**Challenge**
Go through the records and extract every line with the word "this".

┌────────

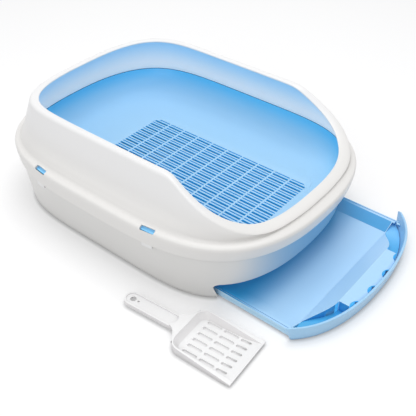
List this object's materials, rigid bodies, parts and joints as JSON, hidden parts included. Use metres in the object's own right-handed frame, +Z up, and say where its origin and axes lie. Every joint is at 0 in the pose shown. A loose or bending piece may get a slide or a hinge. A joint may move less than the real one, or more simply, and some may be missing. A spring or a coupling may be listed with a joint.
{
  "type": "drawer litter box",
  "caption": "Oval open litter box with a slotted bowl, a tall clip-on shield with a low entry, a pull-out waste tray below and a slotted scoop lying beside it.",
  "frame": {"origin": "middle of the base's underside, on the floor", "axes": "+X is the long way, towards the entry and the way the tray pulls out; +Z is up; the scoop lies on the -Y side"},
  "size_m": [0.6319, 0.462, 0.1783],
  "materials": {
    "base_white": "satin",
    "pan_blue": "satin",
    "shield_white": "satin",
    "tray_blue": "satin",
    "front_blue": "satin",
    "scoop_white": "satin"
  },
  "bodies": {
    "base": {"base_shell": "base_white"},
    "drawer": {"drawer_tray": "tray_blue", "drawer_front": "front_blue"},
    "pan": {"sieve_pan": "pan_blue"},
    "shield": {"shield": "shield_white"},
    "scoop": {"scoop": "scoop_white"}
  },
  "joints": [
    {"name": "drawer_slide", "type": "slide", "parent": "base", "child": "drawer", "axis": [1, 0, 0], "range_m": [-0.12, 0.1]},
    {"name": "pan_lift", "type": "slide", "parent": "base", "child": "pan", "axis": [0, 0, 1], "range_m": [0, 0.12]},
    {"name": "shield_lift", "type": "slide", "parent": "pan", "child": "shield", "axis": [0, 0, 1], "range_m": [0, 0.12]},
    {"name": "scoop_lift", "type": "slide", "parent": "base", "child": "scoop", "axis": [0, 0, 1], "range_m": [0, 0.2]}
  ]
}
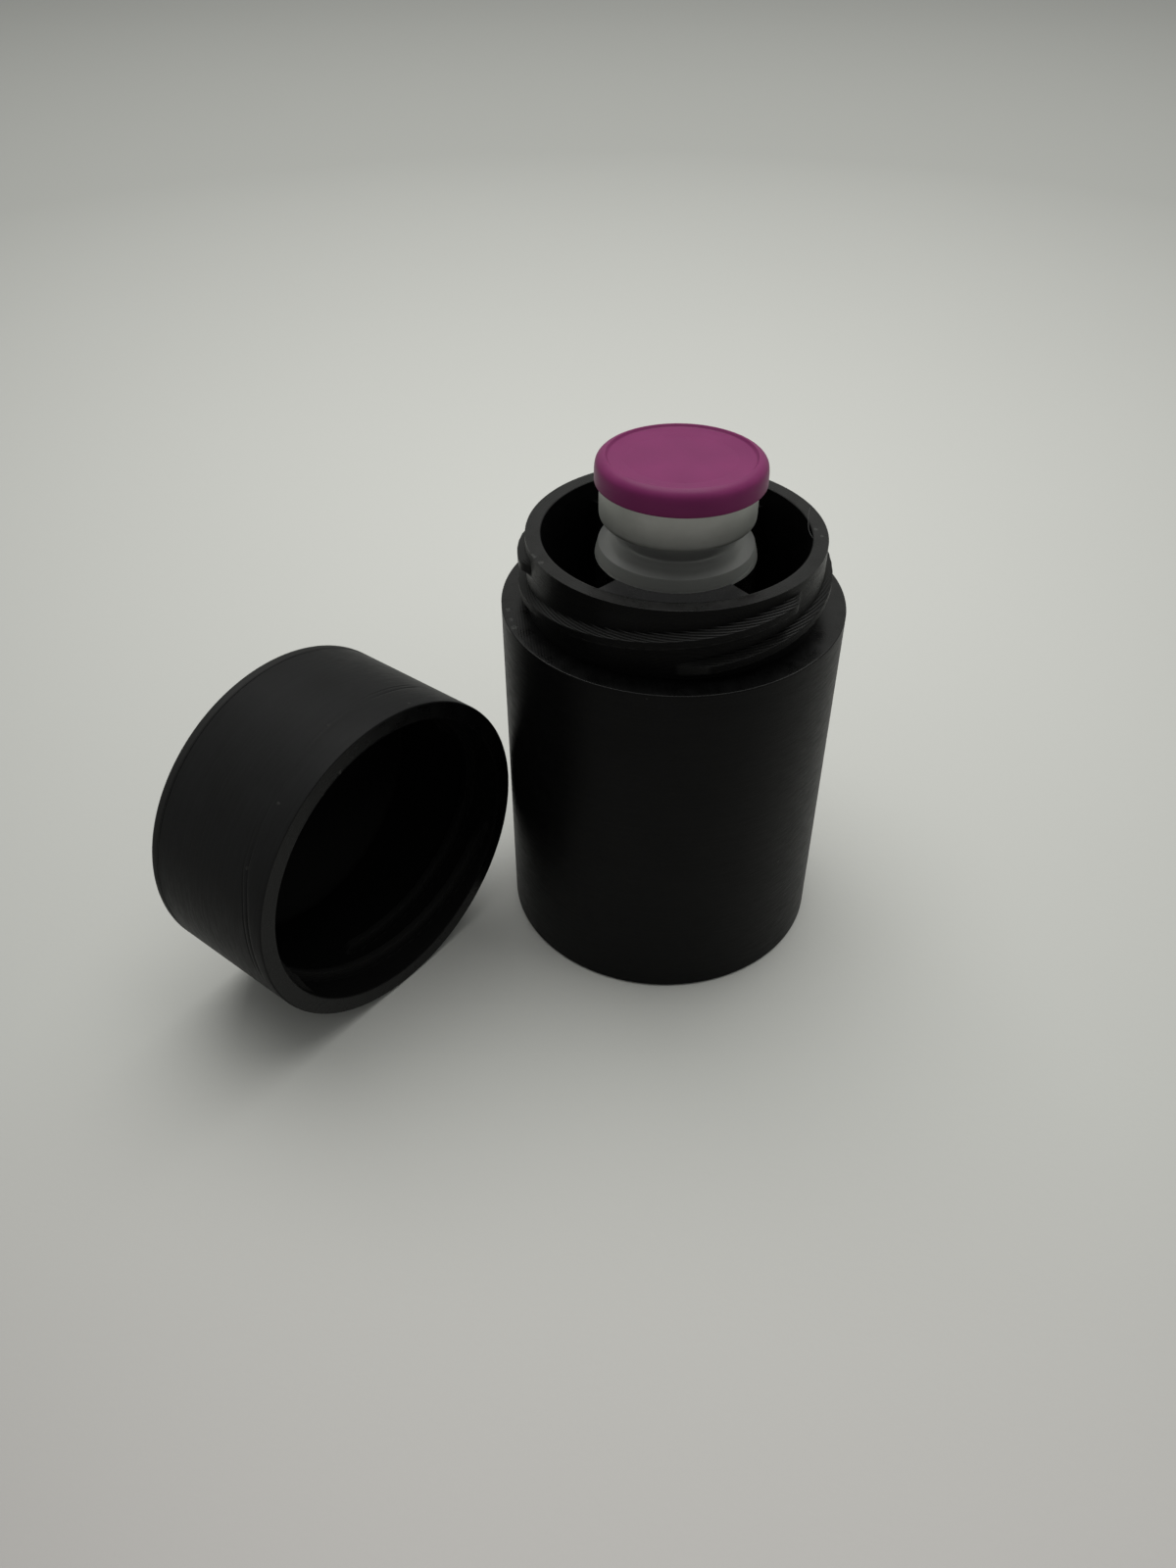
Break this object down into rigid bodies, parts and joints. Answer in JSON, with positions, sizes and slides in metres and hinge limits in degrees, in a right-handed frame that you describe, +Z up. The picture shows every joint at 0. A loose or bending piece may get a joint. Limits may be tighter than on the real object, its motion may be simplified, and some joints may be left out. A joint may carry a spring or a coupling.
{
  "type": "vial holder",
  "caption": "Round layer-printed holder with a threaded neck, its screw cap lying beside it, and a sealed flip-off vial standing between two finger pockets.",
  "frame": {"origin": "centre of the holder's flat bottom, on the holder's axis", "axes": "+Z up the holder's axis, -Y towards the front rib and the viewer, +X towards the right finger pocket, away from the lying cap"},
  "size_m": [0.0915, 0.0674, 0.0742],
  "materials": {
    "black_print": "satin black print with fine layer lines",
    "clear_glass": "clear",
    "grey_rubber": "matte",
    "satin_aluminium": "satin",
    "purple_plastic": "satin moulded"
  },
  "bodies": {
    "holder": {"holder_jar": "black_print"},
    "vial": {"vial_glass": "clear_glass", "stopper": "grey_rubber", "crimp_seal": "satin_aluminium"},
    "button": {"flip_button": "purple_plastic"},
    "cap": {"screw_cap": "black_print"}
  },
  "joints": [
    {"name": "vial_lift", "type": "slide", "parent": "holder", "child": "vial", "axis": [0, 0, 1], "range_m": [0, 0.05]},
    {"name": "button_pull", "type": "slide", "parent": "vial", "child": "button", "axis": [0, 0, 1], "range_m": [0, 0.02]},
    {"name": "cap_pick_up", "type": "slide", "parent": "holder", "child": "cap", "axis": [0, 0, 1], "range_m": [0, 0.06]}
  ]
}
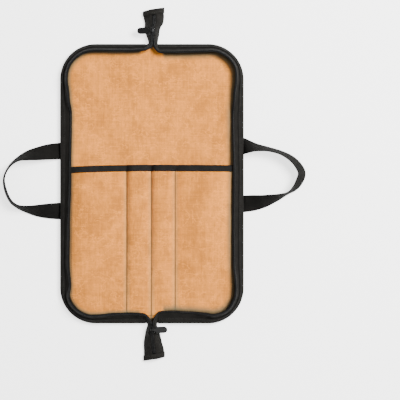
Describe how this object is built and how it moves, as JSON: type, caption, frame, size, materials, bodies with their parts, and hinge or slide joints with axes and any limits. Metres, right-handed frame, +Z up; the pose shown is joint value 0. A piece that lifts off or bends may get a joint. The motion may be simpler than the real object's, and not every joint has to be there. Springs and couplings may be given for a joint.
{
  "type": "chef knife roll",
  "caption": "Waxed canvas knife roll lying open, with a pocketed half, a zip round its edge and a webbing handle on each side.",
  "frame": {"origin": "middle of the underside, on the surface the open roll lies on", "axes": "+X to the right half, +Y to the top zip tail, +Z up from the surface to the pockets"},
  "size_m": [0.4534, 0.5276, 0.025],
  "materials": {
    "canvas": "matte waxed canvas",
    "tape": "matte woven tape",
    "webbing": "matte webbing",
    "coil": "satin",
    "metal": "satin black"
  },
  "bodies": {
    "roll": {"outer_panel": "canvas", "lining": "canvas", "pocket_panel": "canvas", "pocket_binding": "tape", "edge_binding_left": "tape", "edge_binding_right": "tape", "zip_tape_left": "tape", "zip_tape_right": "tape", "zip_coil_left": "coil", "zip_coil_right": "coil", "zip_coil_tail_top": "coil", "zip_coil_tail_bottom": "coil", "tail_hem_top": "tape", "tail_hem_bottom": "tape", "handle_left": "webbing", "handle_right": "webbing", "slider_top": "metal", "slider_bottom": "metal"},
    "top_pull": {"pull_top": "metal"},
    "bottom_pull": {"pull_bottom": "metal"}
  },
  "joints": [
    {"name": "pull_top_swing", "type": "hinge", "parent": "roll", "child": "top_pull", "pos_m": [0.0008, 0.227, 0.0195], "axis": [0, 1, 0], "range_deg": [0, 200]},
    {"name": "pull_bottom_swing", "type": "hinge", "parent": "roll", "child": "bottom_pull", "pos_m": [0.00072, -0.217, 0.01938], "axis": [0, -1, 0], "range_deg": [0, 200]}
  ]
}
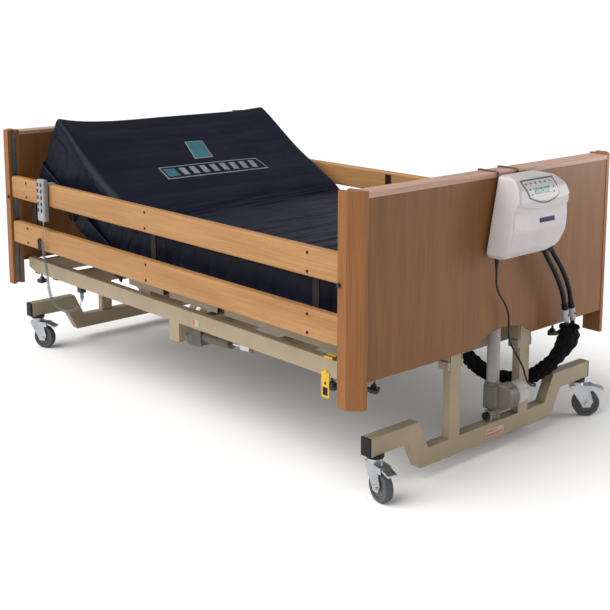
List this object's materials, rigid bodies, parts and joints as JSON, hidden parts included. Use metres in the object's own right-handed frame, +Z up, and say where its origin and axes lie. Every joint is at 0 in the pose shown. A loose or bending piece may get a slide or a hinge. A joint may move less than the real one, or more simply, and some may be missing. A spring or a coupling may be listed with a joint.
{
  "type": "adjustable hospital bed",
  "caption": "Profiling hospital bed with wooden end boards and sliding side rails, lift bases on braked casters, a raised backrest, an air mattress and its pump.",
  "frame": {"origin": "on the floor under the middle of the whole bed, the air pump included", "axes": "+X towards the foot end, +Y from the rail side with the handset to the far side, +Z up"},
  "size_m": [2.3519, 1.3562, 1.0214],
  "materials": {
    "beech": "satin",
    "board_veneer": "satin",
    "post_wood": "satin",
    "channel_aluminium": "satin",
    "frame_cream": "satin",
    "strut_bronze": "satin",
    "zinc": "satin",
    "rod_chrome": "polished",
    "black_plastic": "matte",
    "actuator_grey": "matte",
    "tyre_grey": "matte",
    "pedal_grey": "matte",
    "mattress_cover": "satin",
    "pump_shell": "satin",
    "hook_steel": "satin",
    "hose_black": "satin",
    "connector_white": "satin",
    "sleeve_fabric": "matte",
    "lead_black": "satin",
    "box_grey": "matte",
    "handset_grey": "matte",
    "cord_grey": "satin",
    "button_black": "satin"
  },
  "bodies": {
    "foot_base": {"foot_base_frame": "frame_cream", "foot_base_trim": "black_plastic", "foot_lift_actuator": "actuator_grey"},
    "head_base": {"head_base_frame": "frame_cream", "head_base_trim": "black_plastic", "head_lift_actuator": "actuator_grey"},
    "bed_frame": {"board_posts": "post_wood", "rail_channels": "channel_aluminium", "board_top_rails": "post_wood", "footboard_panel": "board_veneer", "headboard_panel": "board_veneer", "end_carriages": "frame_cream", "lift_rods": "rod_chrome", "frame_plastics": "black_plastic", "main_frame": "frame_cream", "seat_section": "frame_cream", "mattress_seat": "mattress_cover", "back_actuator": "actuator_grey", "control_box": "box_grey", "pump_case": "pump_shell", "pump_hooks": "hook_steel", "pump_lead_boot": "lead_black", "air_hoses": "hose_black", "hose_connectors": "connector_white", "hose_sleeve": "sleeve_fabric", "mains_lead": "lead_black", "mains_coil": "lead_black", "mains_plug": "lead_black"},
    "backrest": {"back_section": "frame_cream", "mattress_back": "mattress_cover"},
    "thigh": {"thigh_section": "frame_cream", "mattress_thigh": "mattress_cover"},
    "calf": {"calf_section": "frame_cream", "mattress_calf": "mattress_cover"},
    "back_rod": {"back_actuator_rod": "rod_chrome"},
    "knee_motor": {"knee_actuator": "actuator_grey"},
    "knee_rod": {"knee_actuator_rod": "rod_chrome"},
    "near_rail": {"near_rail_bars": "beech", "near_rail_fittings": "strut_bronze", "handset_case": "handset_grey", "handset_cord": "cord_grey"},
    "far_rail": {"far_rail_bars": "beech", "far_rail_fittings": "strut_bronze"},
    "button_foot_near": {"release_button_foot_near": "button_black"},
    "button_foot_far": {"release_button_foot_far": "button_black"},
    "button_head_near": {"release_button_head_near": "button_black"},
    "button_head_far": {"release_button_head_far": "button_black"},
    "fork_foot_near": {"caster_fork_foot_near": "zinc"},
    "wheel_foot_near": {"caster_wheel_foot_near": "tyre_grey"},
    "pedal_foot_near": {"brake_pedal_foot_near": "pedal_grey"},
    "fork_foot_far": {"caster_fork_foot_far": "zinc"},
    "wheel_foot_far": {"caster_wheel_foot_far": "tyre_grey"},
    "pedal_foot_far": {"brake_pedal_foot_far": "pedal_grey"},
    "fork_head_near": {"caster_fork_head_near": "zinc"},
    "wheel_head_near": {"caster_wheel_head_near": "tyre_grey"},
    "pedal_head_near": {"brake_pedal_head_near": "pedal_grey"},
    "fork_head_far": {"caster_fork_head_far": "zinc"},
    "wheel_head_far": {"caster_wheel_head_far": "tyre_grey"},
    "pedal_head_far": {"brake_pedal_head_far": "pedal_grey"}
  },
  "joints": [
    {"name": "foot_lift", "type": "slide", "parent": "foot_base", "child": "bed_frame", "axis": [0, 0, 1], "range_m": [-0.06, 0.32]},
    {"name": "head_lift", "type": "slide", "parent": "bed_frame", "child": "head_base", "axis": [0, 0, 1], "range_m": [-0.321, 0.061]},
    {"name": "back_raise", "type": "hinge", "parent": "bed_frame", "child": "backrest", "pos_m": [-0.302, 0, 0.4575], "axis": [0, 1, 0], "range_deg": [-28, 32]},
    {"name": "thigh_raise", "type": "hinge", "parent": "bed_frame", "child": "thigh", "pos_m": [-0.032, 0, 0.4575], "axis": [0, -1, 0], "range_deg": [0, 35]},
    {"name": "calf_follow", "type": "hinge", "parent": "thigh", "child": "calf", "pos_m": [0.298, 0, 0.4575], "axis": [0, -1, 0], "range_deg": [-52.6, 0.1]},
    {"name": "back_rod_slide", "type": "slide", "parent": "bed_frame", "child": "back_rod", "axis": [-1, 0, 0], "range_m": [-0.0965, 0.1105]},
    {"name": "knee_motor_tilt", "type": "hinge", "parent": "bed_frame", "child": "knee_motor", "pos_m": [-0.272, -0.3, 0.2], "axis": [0, -1, 0], "range_deg": [-0.1, 13.6]},
    {"name": "knee_rod_slide", "type": "slide", "parent": "knee_motor", "child": "knee_rod", "axis": [0.998, 0, 0.064], "range_m": [-0.0005, 0.129]},
    {"name": "near_rail_slide", "type": "slide", "parent": "bed_frame", "child": "near_rail", "axis": [0, 0, 1], "range_m": [-0.17, 0]},
    {"name": "far_rail_slide", "type": "slide", "parent": "bed_frame", "child": "far_rail", "axis": [0, 0, 1], "range_m": [-0.17, 0]},
    {"name": "button_foot_near_press", "type": "slide", "parent": "bed_frame", "child": "button_foot_near", "axis": [0, 1, 0], "range_m": [0, 0.0038], "stiffness_N_per_m": 400},
    {"name": "button_foot_far_press", "type": "slide", "parent": "bed_frame", "child": "button_foot_far", "axis": [0, -1, 0], "range_m": [0, 0.0038], "stiffness_N_per_m": 400},
    {"name": "button_head_near_press", "type": "slide", "parent": "bed_frame", "child": "button_head_near", "axis": [0, 1, 0], "range_m": [0, 0.0038], "stiffness_N_per_m": 400},
    {"name": "button_head_far_press", "type": "slide", "parent": "bed_frame", "child": "button_head_far", "axis": [0, -1, 0], "range_m": [0, 0.0038], "stiffness_N_per_m": 400},
    {"name": "swivel_foot_near", "type": "hinge", "parent": "foot_base", "child": "fork_foot_near", "pos_m": [1.025, -0.535, 0.134], "axis": [0, 0, 1], "continuous": true},
    {"name": "wheel_foot_near_spin", "type": "hinge", "parent": "fork_foot_near", "child": "wheel_foot_near", "pos_m": [1.05923, -0.54228, 0.05], "axis": [0.2079, 0.9781, 0], "continuous": true},
    {"name": "pedal_foot_near_press", "type": "hinge", "parent": "fork_foot_near", "child": "pedal_foot_near", "pos_m": [1.07586, -0.54581, 0.112], "axis": [0.2079, 0.9781, 0], "range_deg": [0, 18]},
    {"name": "swivel_foot_far", "type": "hinge", "parent": "foot_base", "child": "fork_foot_far", "pos_m": [1.025, 0.535, 0.134], "axis": [0, 0, 1], "continuous": true},
    {"name": "wheel_foot_far_spin", "type": "hinge", "parent": "fork_foot_far", "child": "wheel_foot_far", "pos_m": [1.04842, 0.56101, 0.05], "axis": [-0.7431, 0.6691, 0], "continuous": true},
    {"name": "pedal_foot_far_press", "type": "hinge", "parent": "fork_foot_far", "child": "pedal_foot_far", "pos_m": [1.0598, 0.57364, 0.112], "axis": [-0.7431, 0.6691, 0], "range_deg": [0, 18]},
    {"name": "swivel_head_near", "type": "hinge", "parent": "head_base", "child": "fork_head_near", "pos_m": [-1.089, -0.535, 0.134], "axis": [0, 0, 1], "continuous": true},
    {"name": "wheel_head_near_spin", "type": "hinge", "parent": "fork_head_near", "child": "wheel_head_near", "pos_m": [-1.05655, -0.52189, 0.05], "axis": [-0.3746, 0.9272, 0], "continuous": true},
    {"name": "pedal_head_near_press", "type": "hinge", "parent": "fork_head_near", "child": "pedal_head_near", "pos_m": [-1.04079, -0.51552, 0.112], "axis": [-0.3746, 0.9272, 0], "range_deg": [0, 18]},
    {"name": "swivel_head_far", "type": "hinge", "parent": "head_base", "child": "fork_head_far", "pos_m": [-1.089, 0.535, 0.134], "axis": [0, 0, 1], "continuous": true},
    {"name": "wheel_head_far_spin", "type": "hinge", "parent": "fork_head_far", "child": "wheel_head_far", "pos_m": [-1.06033, 0.51492, 0.05], "axis": [0.5736, 0.8192, 0], "continuous": true},
    {"name": "pedal_head_far_press", "type": "hinge", "parent": "fork_head_far", "child": "pedal_head_far", "pos_m": [-1.0464, 0.50517, 0.112], "axis": [0.5736, 0.8192, 0], "range_deg": [0, 18]}
  ],
  "couplings": [
    {"joint": "head_lift", "follows": "foot_lift", "ratio": -1},
    {"joint": "calf_follow", "follows": "thigh_raise", "ratio": -1.5},
    {"joint": "back_rod_slide", "follows": "back_raise", "m_per_rad": 0.196},
    {"joint": "knee_motor_tilt", "follows": "thigh_raise", "ratio": 0.383},
    {"joint": "knee_rod_slide", "follows": "thigh_raise", "m_per_rad": 0.21}
  ]
}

└────────

**Result of the exercise**
List this object's materials, rigid bodies, parts and joints as JSON, hidden parts included. Use metres in the object's own right-handed frame, +Z up, and say where its origin and axes lie. Every joint is at 0 in the pose shown. A loose or bending piece may get a slide or a hinge. A joint may move less than the real one, or more simply, and some may be missing. A spring or a coupling may be listed with a joint.
Break this object down into rigid bodies, parts and joints. Answer in JSON, with positions, sizes and slides in metres and hinge limits in degrees, in a right-handed frame that you describe, +Z up. The picture shows every joint at 0. A loose or bending piece may get a joint. Limits may be tighter than on the real object, its motion may be simplified, and some joints may be left out. A joint may carry a spring or a coupling.
Describe how this object is built and how it moves, as JSON: type, caption, frame, size, materials, bodies with their parts, and hinge or slide joints with axes and any limits. Metres, right-handed frame, +Z up; the pose shown is joint value 0. A piece that lifts off or bends may get a joint. The motion may be simpler than the real object's, and not every joint has to be there. Springs and couplings may be given for a joint.
List this object's materials, rigid bodies, parts and joints as JSON, hidden parts included. Use metres in the object's own right-handed frame, +Z up, and say where its origin and axes lie. Every joint is at 0 in the pose shown. A loose or bending piece may get a slide or a hinge. A joint may move less than the real one, or more simply, and some may be missing. A spring or a coupling may be listed with a joint.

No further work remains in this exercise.